Global Green's food scrap reduction and composting program serviced 31 new buildings in 10 cities in the Los Angeles and San Francisco Bay Areas in 2016 and 2017.

Global Green USA, a not-for-profit fostering a global value shift toward a sustainable and secure future, has announced the results from its food scrap reduction and composting program, which serviced 31 new buildings in 10 cities in the Los Angeles and San Francisco Bay Areas in 2016 and 2017.

With the program, Global Green educated more than 650 households on the benefits of composting food scraps and provided valuable training and resources, which led to nearly 85,000 lbs. of organic waste being composted.

These results were achieved through the cradle-to-cradle explanation of organics diversion to help residents feel a deeper understanding of why food scrap diversion is important. Through an innovative community “Eco-Ambassador” Program, Global Green was able to exceed its goal of 500 multi-family building residents, reaching more than 650 households through its grassroots outreach method that included informational brochures, one-on-one discussions  and overcoming language barriers through translated materials in Spanish, Chinese and Russian and outreach with bilingual staff.

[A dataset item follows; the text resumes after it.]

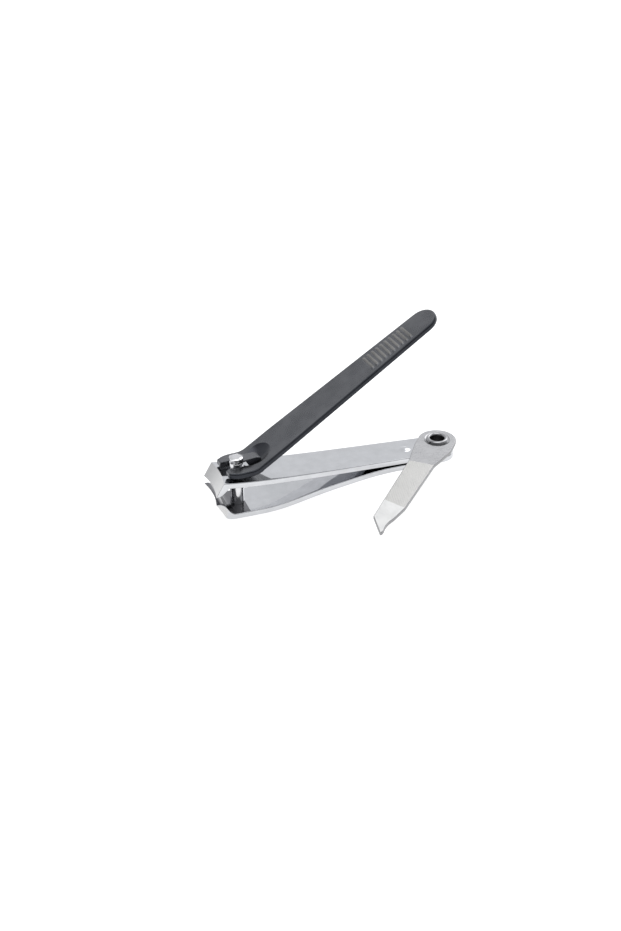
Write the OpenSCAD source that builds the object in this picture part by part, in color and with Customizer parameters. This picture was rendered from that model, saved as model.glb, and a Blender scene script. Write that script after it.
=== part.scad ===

“The idea is to create a culture within our resident communities and also with our partners and management agencies to develop ways to improve the resident experience by including things like composting,” said Les McCabe, president and CEO of Global Green, in a statement. “We have seen firsthand the many ways communities benefit from adopting composting and waste management programs, beyond the positive environmental implications.”

Through the continued support of The Walmart Foundation, Global Green will embark on phase two of the project, helping to grow composting programs in existing areas while expanding markets by aligning urban planning practices with the geographic distribution of waste processing sites, and working to improve urban soil through the incorporation of compost use into green building and landscape design.